---------- Recorded data ----------
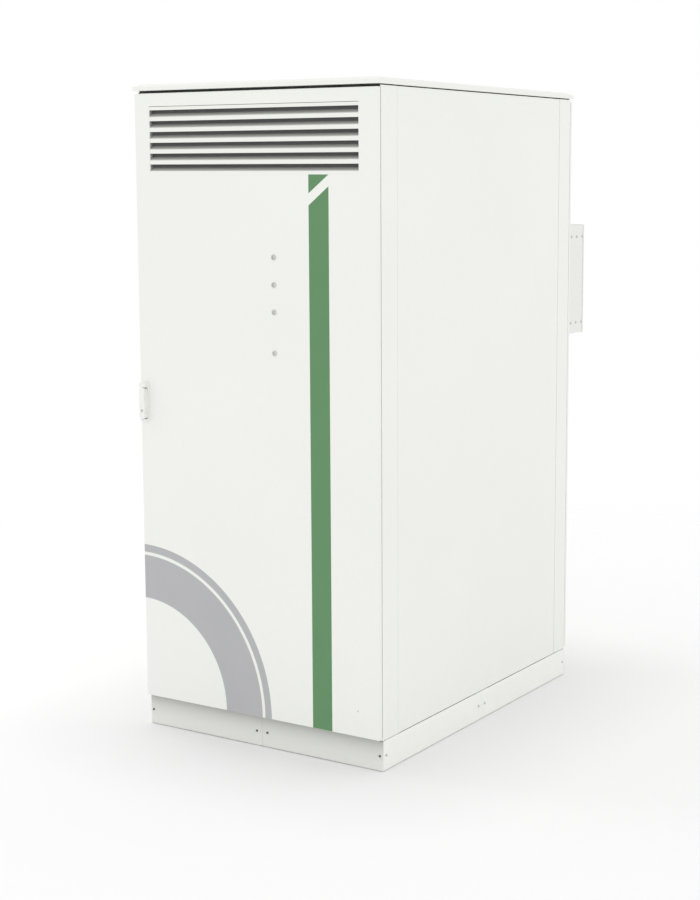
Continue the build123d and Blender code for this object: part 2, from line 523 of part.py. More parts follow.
blower = cyly(82, 606, 611, 245, CFZ) + cyly(24, 610, 640, 245, CFZ) + cyly(5.0, 639, 664, 245, CFZ)
for k in range(20):
    blower += Pos(245, 623, CFZ) * Rot(0, 18 * k, 0) * Pos(0, 0, 73) * Rot(0, 25, 0) * Box(2.5, 26, 14)
blower += cyly(82, 634, 637, 245, CFZ) - cyly(64, 633, 638, 245, CFZ)
save("ac_blower", one(blower))
icv = bx(-425, 425, 590, RF, 1380, 1750) - bx(-423, 423, 592, RF + 1, 1382, 1748)
for k in range(9):
    icv -= bx(-380, 40, 589, 593, 1420 + 34 * k, 1430 + 34 * k)
icv -= cyly(60, 589, 593, 245, CFZ)
save("ac_inner_cover", one(icv))

# ---- door ------------------------------------------------------------------------------
HINGE_X, HINGE_Y = DOOR_HX - 7.0, DF + 7.0
HINGE_Z = (220.0, 860.0, 1500.0, 2120.0)
BARREL_R, PIN_R = 5.0, 2.5
LAMP_X, LAMP_Z = 87.0, (1704.0, 1612.6, 1521.4)
BTN_Z = 1384.0
skin = rbx(-DOOR_HX, DOOR_HX, DF, DB, DOOR_Z0, DOOR_Z1, 3.0, 2.2, "front")
skin -= rbx(-DOOR_HX + S, DOOR_HX - S, DF + S, DB - S, DOOR_Z0 + S, DOOR_Z1 - S, 1.6, 0.9, "front")
skin -= bx(-DOOR_HX + 29.5, DOOR_HX - S, DB - S - 1, DB + 1, DOOR_Z0 + 28, DOOR_Z1 - 28)
skin -= bx(DOOR_HX - 60, DOOR_HX - S, DB - S - 1, DB + 1, DOOR_Z0 + S, DOOR_Z1 - S)
skin -= bx(LV_X0, LV_X1, DF - 1, DF + S + 1, LV_Z0, LV_Z1 + LV_SEAM)
for z in LAMP_Z:
    skin -= cyly(8.0, DF - 1, DF + 3, LAMP_X, z)
skin -= cyly(8.0, DF - 1, DF + 3, LAMP_X, BTN_Z)
skin -= cyly(10.0, DF - 1, DF + 3, HX, HZ)
skin -= cyly(2.0, DF - 1, DF + 3, 414.5, 201)
# notches in the lock-side lip for the two keepers
KEEP_Z = ((210.0, 250.0), (2160.0, 2200.0))
for z0, z1 in KEEP_Z:
    skin -= bx(-DOOR_HX + S, -DOOR_HX + 29.5, DB - S - 1, DB + 1, z0, z1)
save("door_skin", one(skin))
door_plug = one(cyly(3.2, DF - 1.0, DF, 414.5, 201) + cyly(2.0, DF, DF + 8, 414.5, 201))

# louvre insert: flat upright lips at the door face, blades rising inwards
y_lip = DF + 0.2
lv = rect_ring(LV_X0, LV_X1, LV_Z0, LV_Z1, 1.5, y_lip, DB)
lip_tops = [LV_SLOT_TOP - LV_SLOT - LV_PITCH * k for k in range(6)]
lv += bx(LV_X0, LV_X1, y_lip, y_lip + 1.5, LV_SLOT_TOP, LV_Z1)
for zt_ in lip_tops:
    zb_ = max(zt_ - (LV_PITCH - LV_SLOT), LV_Z0)
    lv += bx(LV_X0, LV_X1, y_lip, y_lip + 1.5, zb_, zt_)
    lv += prismx([(y_lip, zt_), (y_lip, zt_ - 2.0), (DB, zt_ + LV_RISE - 2.0), (DB, zt_ + LV_RISE)], LV_X0, LV_X1)
save("louvre", one(lv))

FY1 = DB + 26.0
ff = rect_ring(-437, LV_X1 + 2, LV_Z0 - 4, 2203, 14, DB, FY1)
save("air_filter", one(ff), one(bx(-437 + 14, LV_X1 + 2 - 14, DB, FY1 - 3, LV_Z0 + 10, 2203 - 14)))


def hat(x0, x1, z0, z1):
    """Channel welded to the skin with its legs forward."""
    out = bx(x0, x1, DF + S, DB, z0, z1)
    if z1 - z0 > x1 - x0:
        return one(out - bx(x0 + S, x1 - S, DF + S - 1, DB - S, z0 - 1, z1 + 1))
    return one(out - bx(x0 - 1, x1 + 1, DF + S - 1, DB - S, z0 + S, z1 - S))


stiff = [hat(431, 451, DOOR_Z0 + 29, DOOR_Z1 - 29), hat(-457, -437, DOOR_Z0 + 29, DOOR_Z1 - 29)]
for z in (650.0, 1160.0, 1955.0):
    stiff.append(hat(-437, 431, z - 10, z + 10))
gk = bx(-457, 448, DB, YF - 0.5, 121, 2240) - bx(-445, 436, DB - 1, YF, 133, 2228)
save("door_gasket", one(gk))

# lamps and push-button
bez, lens = [], []
for z in LAMP_Z:
    b = cyly(10.0, DF - 1.6, DF, LAMP_X, z) + cyly(8.0, DF, DF + 24, LAMP_X, z)
    b -= cyly(6.5, DF - 2, DF + 7, LAMP_X, z)
    bez.append(one(b))
    lens.append(one(cyly(6.5, DF + 2.2, DF + 7, LAMP_X, z) + (Pos(LAMP_X, DF + 2.2, z) * Rot(90, 0, 0) * Cone(6.5, 4.5, 1.0, align=(Align.CENTER, Align.CENTER, Align.MIN)))))
b = cyly(10.0, DF - 1.6, DF, LAMP_X, BTN_Z) + cyly(8.0, DF, DF + 26, LAMP_X, BTN_Z)
b -= cyly(6.38, DF - 2, DF + 12, LAMP_X, BTN_Z)
bez.append(one(b))
save("door_bezels_and_plug", *bez, door_plug)
save("lamp_lenses", *lens)
save("push_button", one(cyly(6.3, DF + 0.6, DF + 8, LAMP_X, BTN_Z)))

# hinges
leaves, brackets = [], []
for z in HINGE_Z:
    lf = bx(455, HINGE_X, DF + S, DF + S + 2, z - 40, z + 40)
    lf += cylz(BARREL_R, z - 40, z + 40, HINGE_X, HINGE_Y)
    lf -= bx(454, HINGE_X + 6, DF + S + 2, HINGE_Y + 6, z - 14, z + 14)
    lf -= cylz(BARREL_R + 0.5, z - 14, z + 14, HINGE_X, HINGE_Y)
    lf -= cylz(PIN_R, z - 41, z + 41, HINGE_X, HINGE_Y)
    leaves += list(lf.solids())
    leaves.append(one(cylz(PIN_R, z - 40, z + 40, HINGE_X, HINGE_Y)))
    k = cylz(BARREL_R, z - 13.5, z + 13.5, HINGE_X, HINGE_Y)
    k += bx(472, HINGE_X, HINGE_Y - 1.5, HINGE_Y + 1.5, z - 13.5, z + 13.5)
    k += bx(472, 475, HINGE_Y - 1.5, YF, z - 13.5, z + 13.5)
    k += bx(453, 475, YF - 3, YF, z - 36, z + 36)
    k -= cylz(PIN_R + 0.06, z - 15, z + 15, HINGE_X, HINGE_Y)
    brackets.append(one(k))
    for dz in (-26, 26):
        brackets.append(one(cyly(4.5, YF - 6, YF - 3, 463, z + dz) - cyly(1.8, YF - 7, YF - 4.5, 463, z + dz)))
save("hinge_leaves_and_pins", *leaves)
save("hinge_brackets", *brackets)

# handle: fixed base, spindle with cam, grip that lifts and turns, key cylinder
GP = DF - 17.5               # pin axis, middle of the grip
Y_G0, Y_G1 = DF - 26.5, DF - 8.5
hb = stadium_y(HX, BASE_HW, HB_Z0, HB_Z1, DF - 8, DF)
hb -= cyly(7.16, DF - 9, DF + 1, HX, HZ)
top = stadium_y(HX, BASE_HW, 1190, HB_Z1, DF - 24, DF - 8) - bx(HX - 20, HX + 20, DF - 25, DF - 8, 1180, HZ + 16)
bot = stadium_y(HX, BASE_HW, HB_Z0, 1160, DF - 21, DF - 8) - cyly(98.0, DF - 25, DF - 8, HX, HZ)
save("handle_base", one(hb + top + bot))
grip = stadium_y(HX, GRIP_HW, 1124, 1236, Y_G0, Y_G1)
grip -= prismx([(GP + 9.6, HZ + 1.5), (GP + 9.6, HZ + 16), (GP - 1.0, HZ + 16)], HX - 20, HX + 20)
grip -= bx(HX - 20, HX + 20, Y_G0 - 1, Y_G1 + 1, HZ, HZ + 20) - cylx(15.0, HX - 21, HX + 21, GP, HZ)
grip -= bx(HX - 5.6, HX + 5.6, GP, GP + 12, HZ - 6, HZ + 18) + cylx(5.8, HX - 5.6, HX + 5.6, GP, HZ)
grip -= bx(HX - 5.6, HX + 5.6, GP - 3.2, GP + 12, HZ, HZ + 18)
grip -= bx(HX - 8, HX + 8, GP + 4, GP + 12, 1168, 1205)
grip -= cylx(2.06, HX - 13, HX + 13, GP, HZ) + cyly(5.5, Y_G0 - 1, Y_G1 + 1, HX, KEY_Z)
save("handle_grip", one(grip))
save("lock_cylinder", one(cyly(5.5, Y_G0 - 0.6, Y_G1, HX, KEY_Z) - bx(HX - 0.8, HX + 0.8, Y_G0 - 1, Y_G0 + 4, KEY_Z - 3, KEY_Z + 3)))
CAM_R = 12.73
sp = bx(HX - 5, HX + 5, GP, DF - 7, HZ - 5, HZ + 5) + cylx(5.0, HX - 5, HX + 5, GP, HZ) + cylx(2.0, HX - 10.5, HX + 10.5, GP, HZ)
sp += cyly(7.1, DF - 8.2, DF + 5.5, HX, HZ)
sp += cyly(15.8, DF + 5.5, DF + 8.3, HX, HZ)
a = CAM_R * math.sqrt(0.5)
sp += cyly(2.5, DF + 8.3, DF + 13.2, HX - a, HZ + a) + cyly(2.5, DF + 8.3, DF + 13.2, HX + a, HZ - a)
save("handle_spindle", one(sp))
RY0, RY1 = DF + 9.0, DF + 13.0
up = bx(HX - 15.3, HX - 2, RY0, RY1, HZ + a - 7, HZ + a + 7) - bx(HX - 16, HX - 5.6, RY0 - 1, RY1 + 1, HZ + a - 3.1, HZ + a + 3.1)
up += bx(HX - 13, HX - 2, RY0, RY1, HZ + a + 6, 2178)
lo = bx(HX + 2, HX + 15.3, RY0, RY1, HZ - a - 7, HZ - a + 7) - bx(HX + 5.6, HX + 16, RY0 - 1, RY1 + 1, HZ - a - 3.1, HZ - a + 3.1)
lo += bx(HX + 2, HX + 13, RY0, RY1, 232, HZ - a - 6)
save("lock_rod_upper", one(up))
save("lock_rod_lower", one(lo))
guides = []
for z, x0, x1 in ((1500, HX - 13, HX - 2), (2000, HX - 13, HX - 2), (380, HX + 2, HX + 13), (900, HX + 2, HX + 13)):
    g = bx(x0 - 3, x1 + 3, DF + S, RY1 + 1.3, z, z + 18) - bx(x0 - 0.4, x1 + 0.4, RY0 - 0.4, RY1 + 0.4, z - 1, z + 19)
    guides.append(one(g))
save("door_stiffeners_and_guides", *stiff, *guides)
keepers = []
for z0, z1, x0, x1, up_ in ((2164, 2196, HX - 15, HX + 8, 1), (214, 246, HX - 8, HX + 15, -1)):
    k = bx(x0, x1, YF - 3, YF, z0, z1)
    ze0, ze1 = (2180, 2196) if up_ > 0 else (214, 230)
    k += bx(x0, x1, DF + 5, DF + 8, ze0, ze1)
    k += bx(x0 if up_ < 0 else x1 - 3, x0 + 3 if up_ < 0 else x1, DF + 5, YF, ze0, ze1)
    keepers.append(one(k))
save("lock_keepers", *keepers)
save("cover_screws", *screws)
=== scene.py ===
import json
import math

import bmesh
import bpy
from mathutils import Matrix, Vector


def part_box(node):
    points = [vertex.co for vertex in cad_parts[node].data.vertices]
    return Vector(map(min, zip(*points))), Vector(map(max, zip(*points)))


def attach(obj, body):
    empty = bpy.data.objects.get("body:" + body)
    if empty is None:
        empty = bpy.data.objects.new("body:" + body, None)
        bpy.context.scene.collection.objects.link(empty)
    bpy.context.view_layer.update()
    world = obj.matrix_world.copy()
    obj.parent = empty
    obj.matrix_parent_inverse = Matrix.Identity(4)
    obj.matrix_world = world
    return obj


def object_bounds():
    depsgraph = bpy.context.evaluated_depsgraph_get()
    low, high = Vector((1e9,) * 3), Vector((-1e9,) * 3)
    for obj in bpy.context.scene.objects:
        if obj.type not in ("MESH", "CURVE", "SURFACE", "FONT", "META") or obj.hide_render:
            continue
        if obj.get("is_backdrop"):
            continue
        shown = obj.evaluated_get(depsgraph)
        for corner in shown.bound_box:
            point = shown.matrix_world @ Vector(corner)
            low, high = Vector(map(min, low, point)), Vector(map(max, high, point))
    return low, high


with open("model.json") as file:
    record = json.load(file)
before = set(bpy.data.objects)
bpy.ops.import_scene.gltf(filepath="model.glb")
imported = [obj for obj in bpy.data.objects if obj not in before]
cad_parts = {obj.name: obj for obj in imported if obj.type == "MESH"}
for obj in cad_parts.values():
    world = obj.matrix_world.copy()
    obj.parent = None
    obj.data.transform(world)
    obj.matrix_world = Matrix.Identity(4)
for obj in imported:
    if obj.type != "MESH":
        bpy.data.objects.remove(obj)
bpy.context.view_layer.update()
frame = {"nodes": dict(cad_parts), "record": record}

NODES = frame["nodes"]
scene = bpy.context.scene


# ---------------------------------------------------------------- materials
def srgb(r, g, b):
    """0-255 display colour to linear."""
    out = []
    for c in (r, g, b):
        c /= 255.0
        out.append(c / 12.92 if c <= 0.04045 else ((c + 0.055) / 1.055) ** 2.4)
    return out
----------
Written task >>
Repeat, unchanged, every line from the one that contains "k += bx(x0, x1, DF + 5, DF + 8, ze0, ze1)" to the one that contains "in imported if", including both, and no other line.

Written response >>
    k += bx(x0, x1, DF + 5, DF + 8, ze0, ze1)
    k += bx(x0 if up_ < 0 else x1 - 3, x0 + 3 if up_ < 0 else x1, DF + 5, YF, ze0, ze1)
    keepers.append(one(k))
save("lock_keepers", *keepers)
save("cover_screws", *screws)
=== scene.py ===
import json
import math

import bmesh
import bpy
from mathutils import Matrix, Vector


def part_box(node):
    points = [vertex.co for vertex in cad_parts[node].data.vertices]
    return Vector(map(min, zip(*points))), Vector(map(max, zip(*points)))


def attach(obj, body):
    empty = bpy.data.objects.get("body:" + body)
    if empty is None:
        empty = bpy.data.objects.new("body:" + body, None)
        bpy.context.scene.collection.objects.link(empty)
    bpy.context.view_layer.update()
    world = obj.matrix_world.copy()
    obj.parent = empty
    obj.matrix_parent_inverse = Matrix.Identity(4)
    obj.matrix_world = world
    return obj


def object_bounds():
    depsgraph = bpy.context.evaluated_depsgraph_get()
    low, high = Vector((1e9,) * 3), Vector((-1e9,) * 3)
    for obj in bpy.context.scene.objects:
        if obj.type not in ("MESH", "CURVE", "SURFACE", "FONT", "META") or obj.hide_render:
            continue
        if obj.get("is_backdrop"):
            continue
        shown = obj.evaluated_get(depsgraph)
        for corner in shown.bound_box:
            point = shown.matrix_world @ Vector(corner)
            low, high = Vector(map(min, low, point)), Vector(map(max, high, point))
    return low, high


with open("model.json") as file:
    record = json.load(file)
before = set(bpy.data.objects)
bpy.ops.import_scene.gltf(filepath="model.glb")
imported = [obj for obj in bpy.data.objects if obj not in before]
cad_parts = {obj.name: obj for obj in imported if obj.type == "MESH"}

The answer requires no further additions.